El material de prensa destaca un sinfín de usos benéficos de los MOFs, desde contener gases tóxicos en procesos productivos, capturar dióxido de carbono para eliminar gases de efecto invernadero de algunas industrias, remover los “químicos eternos” que contaminan las aguas, hasta para nuevas y eficientes formas de hacer que determinados fármacos se liberen allí donde se necesitan en nuestros cuerpos. Eso sí, también puede haber usos no tan bonitos. Pero, como se ha dicho en múltiples ocasiones, el posible empleo de un conocimiento para fines poco éticos, o injustos, o no pacíficos, no debería ser un impedimento para el aplauso que estos tres investigadores y sus decenas de colaboradores en la construcción de los MOFs se merecen.

Otro año de premios Nobel a la ciencia que repiten sus clásicos sesgos

Si sumamos el nobel de Medicina y Fisiología, dado a Mary Brunkow, Fred Ramsdell y Shimon Sakaguchi por sus trabajos sobre las células T reguladoras y su relación con las enfermedades autoinmunes, el de Física, dado a John Clarke, Michel Devoret y John Martinis por lograr la tunelización macroscópica de la mecánica cuántica en superconductores, a estos tres galardonados en Química, tenemos que, de un total de nueve científicos y científicas premiados, ocho son hombres y una sola es una mujer. Si la entrega de 2024 ya había sido llamativa con una relación 5 a 2, la de este 20205, con su desbalanceado 8 a 1, es una bofetada.

En cuanto a los lugares donde se produce la ciencia, de los nueve galardonados, seis se encontraban afiliados al momento de recibir el premio en universidades de Estados Unidos, dos en universidades de Japón y el restante en una de Australia.

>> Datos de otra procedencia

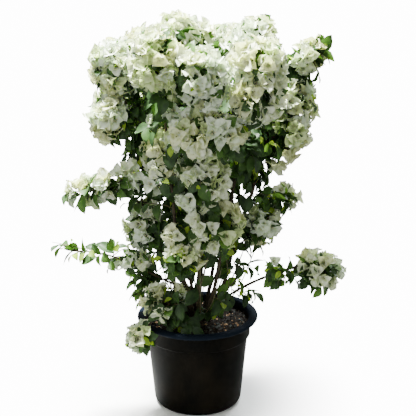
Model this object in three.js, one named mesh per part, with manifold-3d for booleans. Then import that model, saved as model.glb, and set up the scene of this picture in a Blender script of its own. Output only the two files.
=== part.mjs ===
// A white-flowered bougainvillea bush in a black plastic nursery pot.
// Millimetres, +Z up. The origin is the centre of the pot's flat underside, -Y is the front of the bush.
// Nine canes rise from one woody root crown and spread like a vase. Each mass of blossom or leaf grows
// from one stem, by a seeded rule, inside a space of its own.
import * as THREE from "three";
import { mergeVertices } from "three/addons/utils/BufferGeometryUtils.js";
import Module from "manifold-3d";

const wasm = await Module();
wasm.setup();

// Driving sizes of the pot
const POT_HEIGHT = 247;
const LIP_RADIUS = 160;
const LIP_DEPTH = 12;
const COLLAR_RADIUS = 140;
const COLLAR_FOOT = 190;
const WALL_TOP_RADIUS = 133.5;
const WALL_FOOT_RADIUS = 117.5;
const UNDERSIDE_RADIUS = 105.5;
const FOOT_ROUNDING = 18;
const WALL = 3;
const FLOOR = 4;
const POT_SIDES = 28;

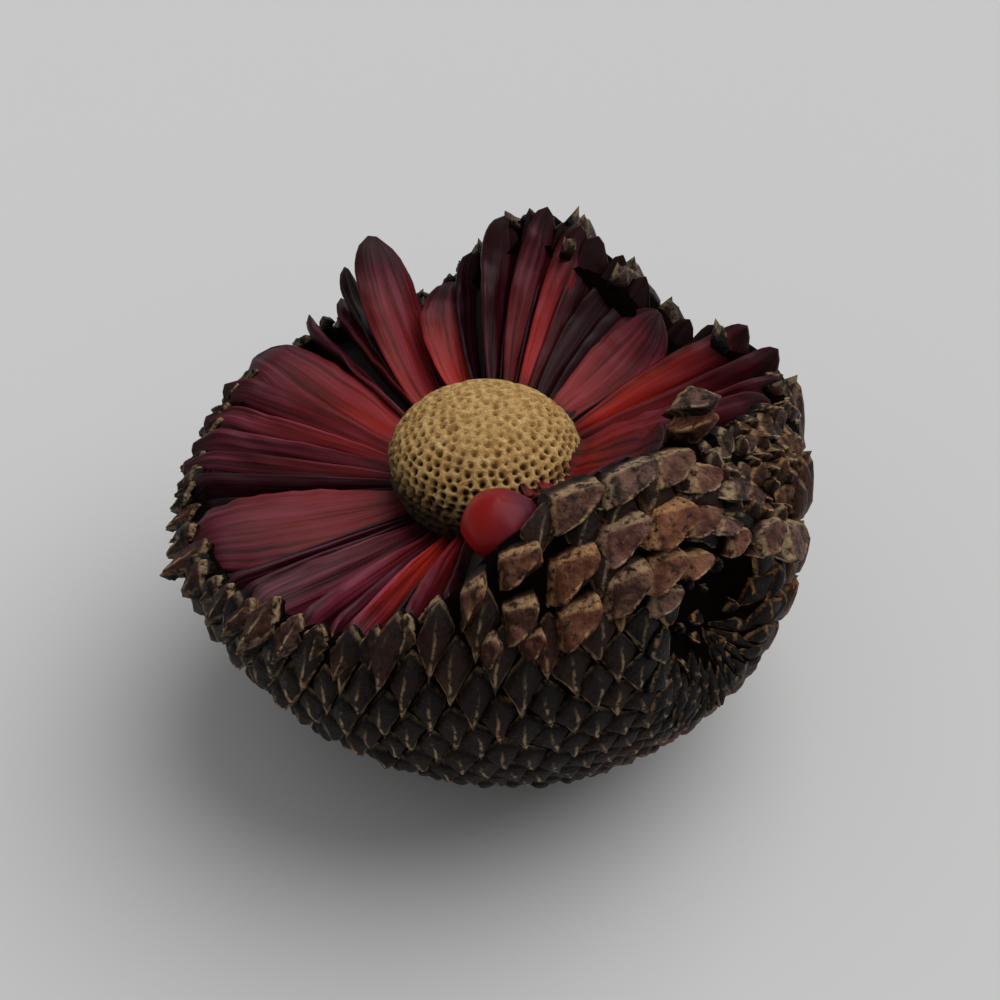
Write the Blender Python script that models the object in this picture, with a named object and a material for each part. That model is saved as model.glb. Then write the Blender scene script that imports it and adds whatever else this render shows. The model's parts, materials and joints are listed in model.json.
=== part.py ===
"""A partly broken-up araucaria cone: pitted axis, maroon inner wedges and brown rhombic scale tips.

The cone lies on its side, so its scales wind round a nearly level pole, while the break has opened its
upper side into a bowl. Lengths are in millimetres until a mesh is made, and the centre of the body is the
origin until the last step.
"""
import math
import random

import bmesh
import bpy
import numpy as np
from mathutils import Vector

BODY = np.array([78.0, 78.0, 58.0])  # half sizes of the body at the bottom of its grooves
AXIS_CENTRE = np.array([0.0, 0.0, 21.0])  # middle of the pitted axis, where all wedges point
AXIS_RADIUS = 24.4
AXIS_TOP = 15.5
AXIS_BOTTOM = 20.0
AXIS_PITS = 360
PIT_DEPTH = 1.5

POLE_TO = (-38.0, -14.3)  # azimuth and rise of the cone's end that its scales wind round
SCALES_ROUND = 19
RINGS = 40
FIRST_RING = 5.0  # degrees from the pole
RING_STEP = 3.88
LATTICE_TWIST = 0.068  # radians a ring
CROWDING = 0.36  # how unevenly the scales share a ring
CROWDED_FROM = -1.1  # radians
SPREAD = 27.0  # degrees by which the upper scales lie further from the pole
SCALE_HEIGHT = 3.6
CRATER_TO = (-42.0, -7.5)  # azimuth and rise of the hollow that the smallest scales have left
CRATER_DEPTH = 11.0
CRATER_EDGE = 16.0  # degrees from its middle

WALL = 5.5  # how far the brown tips reach inwards
LINING = 9.0  # thickness of the maroon layer under its blades
BLADE_RISE = 5.5  # how far the blades stand out of that layer
GAP = 0.3
FLAT_DEPTH = 1.2  # the resting spot is this far above the lowest groove

# Rim of the bowl: direction round the axis, and its rise seen from the axis, in degrees.
RIM = [
    (-180, -9), (-165, -8), (-145, -5), (-130, -1), (-115, 1), (-104, 6), (-95, 14), (-85, 23),
    (-76, 27), (-54, 31), (-36, 29), (-20, 22), (-5, 16), (8, 9), (18, 9), (28, 11), (38, 6), (45, 10),
    (52, 18), (64, 23), (78, 27), (88, 25), (95, 12), (104, 0), (122, -1), (135, -5), (150, -4),
    (165, -9),
]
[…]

Nada de esto hace menos fabulosos, interesantes o aplaudibles las investigaciones de los laureados este año. Es sólo que cada vez los Nobel muestran más su faceta menos grata; en un mundo como el de la ciencia, que celebra lo nuevo, atarse a los viejos esquemas y repetirse a sí mismo parece ser la moneda corriente de esta premiación.